A combined team of researchers has uncovered the largest Paleolithic site ever found on the eastern Mediterranean coast of the Iberian Peninsula.

The teams from the Spanish universities of Alicante (UA) and Zaragoza (Unizar) made the discovery in the Cova de les Dones or Cueva Dones, located in the municipality of Millares in Valencia.

According to a statement from the Alicante academic institution, the Cueva Dones is a well-known place in the area. It is regularly frequented by speleologists and hikers, with visitors reporting findings there since the 18th century.

However, the existence of Palaeolithic paintings in the cave was unknown until their discovery in 2021 by three archaeologists who specialised in Prehistoric Art.

Three researchers have been working together for two decades

Over the last two decades, Aitor Ruiz-Redondo from the Unizar University in Zaragoza has been working with Virginia Barciela González and Ximo Martorell Briz from the University of Alicante. Between them, they have discovered more than thirty new rock art sites in different European regions.

More than a hundred graphic units (rock motifs) made by painting, simple engraving and scraping, are said to have been documented so far in Cueva Dones.

Due to a number of reasons and a variety of techniques, this makes the site the ‘most important’ Paleolithic complex on the eastern Mediterranean coast of the Iberian Peninsula.

It is: ‘Probably the cave with the greatest number of Paleolithic art motifs discovered in Europe since Atxurra’, the researchers said.

The ‘Ledge of Horses’ was discovered in 2015

They were referring to the discovery of stunning cave paintings in the Atxurra Cave in the Cantabrian region of northern Spain in 2015.

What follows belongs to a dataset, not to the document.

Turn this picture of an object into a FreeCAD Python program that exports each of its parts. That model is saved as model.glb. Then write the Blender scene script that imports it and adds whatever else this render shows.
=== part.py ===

At that time, two archaeologists came across what is now known as the Ledge of Horses, a rock wall carved with scores of horses, bison, deer, and mountain goats, dating back some 12,500 years, according to

Unlike the latter – which was located in one of the places with the highest density of Paleolithic groups in the world – Cueva Dones is located in an area where: ‘these types of sites are not traditionally abundant’.

As the team pointed out, in almost 150 years since the discovery of Paleolithic cave art in Altamira in 1879: ‘No enclave of this importance had been found’ in the combined territories of Catalonia, the Valencian Community and Murcia.

They stressed that: ‘the scarcity of these large groups was paradoxical considering the existence of the Parpalló Cave in Valencia, which has the largest collection of decorated Paleolithic plaquettes in the world’.

The Paleolithic Art was made with clay

The UA and Unizar researchers recently published an article on this discovery in the Project Gallery of the British magazine ‘Antiquity‘.

It consisted of a preliminary analysis of the characteristics and relevance of the site in the context of European Paleolithic Art.

This included at least 19 confirmed animal representations of deer, horses, aurochs and a deer. It stands out – in addition to its number of motifs and geographical location – for the technical peculiarity that most of the paintings were made with clay.

This technique is known in Paleolithic art, but examples of its use are scarce across the globe, while in Cueva Dones it is the most common technique.

Despite the simplicity of execution, the antiquity of these ‘clay paintings’ is supported – in addition to their style, which includes clear Paleolithic conventions – by the presence of thick crusts of stalagmites that cover several of them.

The complex could be at least 24,000 years old

Combining the analysis of different indirect evidence, the authors estimated that the complex could be at least 24,000 years old.

Led by the authors of the publication, the project is in a preliminary phase. In the almost 500-metre-long cave, there are still many areas to be investigated and panels to be thoroughly documented.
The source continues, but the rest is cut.